Unquestionably, it is a HUGE story when a U.S. Senator who voted to authorize a war, turns around and disparages the very soldiers whose lives he voted to risk!
Finally, NO ONE is "on the ballot" yet.. However Kerry has given every indication that he intends to run again (and I hope he does - he's the ONE Dem I am confident will lose!)
bjackrian wrote:
Why should his speech headline every major newspaper, telvision show, and internet news site when many other politicians who are actually candidates in this election gave speeches, had debates, and conducted events that day.
padikiller responds
Headline WHAT major newspapers?... Kerry's speech wasn't headlined ANYWHERE (that I know of). The NYT buried at the end of an attack piece on President Bush
The story only exploded in the MSM after Kerry's asinine reaction where he refused to apologize (before he apologized, of course)...

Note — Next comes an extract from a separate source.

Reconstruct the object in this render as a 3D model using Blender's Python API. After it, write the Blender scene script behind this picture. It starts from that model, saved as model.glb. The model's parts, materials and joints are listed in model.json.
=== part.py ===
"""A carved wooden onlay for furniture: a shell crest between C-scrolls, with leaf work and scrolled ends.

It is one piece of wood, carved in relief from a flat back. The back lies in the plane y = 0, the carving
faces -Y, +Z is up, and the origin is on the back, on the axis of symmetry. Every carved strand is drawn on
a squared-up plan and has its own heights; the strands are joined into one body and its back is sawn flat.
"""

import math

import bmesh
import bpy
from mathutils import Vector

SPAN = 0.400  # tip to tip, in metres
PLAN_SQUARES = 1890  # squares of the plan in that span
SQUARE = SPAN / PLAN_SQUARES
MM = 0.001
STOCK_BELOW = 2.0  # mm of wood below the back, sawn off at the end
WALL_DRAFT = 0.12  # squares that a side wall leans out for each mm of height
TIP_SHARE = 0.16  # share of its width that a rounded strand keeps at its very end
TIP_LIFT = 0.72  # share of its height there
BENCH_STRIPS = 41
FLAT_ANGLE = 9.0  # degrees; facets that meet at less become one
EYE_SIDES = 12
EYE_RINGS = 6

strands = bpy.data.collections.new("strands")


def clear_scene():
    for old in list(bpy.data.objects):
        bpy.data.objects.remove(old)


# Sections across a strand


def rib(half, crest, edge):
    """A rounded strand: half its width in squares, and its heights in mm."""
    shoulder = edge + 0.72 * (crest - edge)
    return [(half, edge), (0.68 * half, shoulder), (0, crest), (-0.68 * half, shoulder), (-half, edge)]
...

This is yet another case of the blogosphere beating the "professional journalists" to the punch...
bjackrian wrote:
Frankly, I don't really care what Kerry said--what I want to know is what the people I will actually have a chance to vote on are saying.
padikiller responds:
Nobody is twisting your arm and forcing you to read any articles that offend your psyche...
Are they?...
So what's your point here?..
Posted by padikiller on Fri 3 Nov 2006 at 08:27 AM
Mr Beckerman, your powers of mind reading and clairvoyance truly astound me, how else could you have know that Kerry simply left out the word “us” in his speech, after all there could be no other excuse? It’s not like he told reporters 30 years ago that an all volunteer Army would be comprised of the poor black and brown folk?
Posted by TDC on Fri 3 Nov 2006 at 11:04 AM
So Mr Beckerman, I will pose to you the same question that I ask all journalists: why are journalists less respected by the public that lawyers and members of congress? Do you think partisan puff pieces like the one above has anything to do with it?
Posted by TDC on Fri 3 Nov 2006 at 11:05 AM
The libs at CJR want to believe Kerry's excuse and adminish the media.
Whejn was the last time the libs at CJR admonished the media when it was a Conservative slip of the tongue?
Posted by llennob on Fri 3 Nov 2006 at 04:48 PM
llennob admonished:
"When was the last time the libs at CJR admonished the media when it was a Conservative slip of the tongue?"
padikiller admires:>/b>
THIS IS A DAMNED GOOD QUESTION!...
And one that clearly deserves an answer...
I truly wish that CJR had the collective integrity to answer it...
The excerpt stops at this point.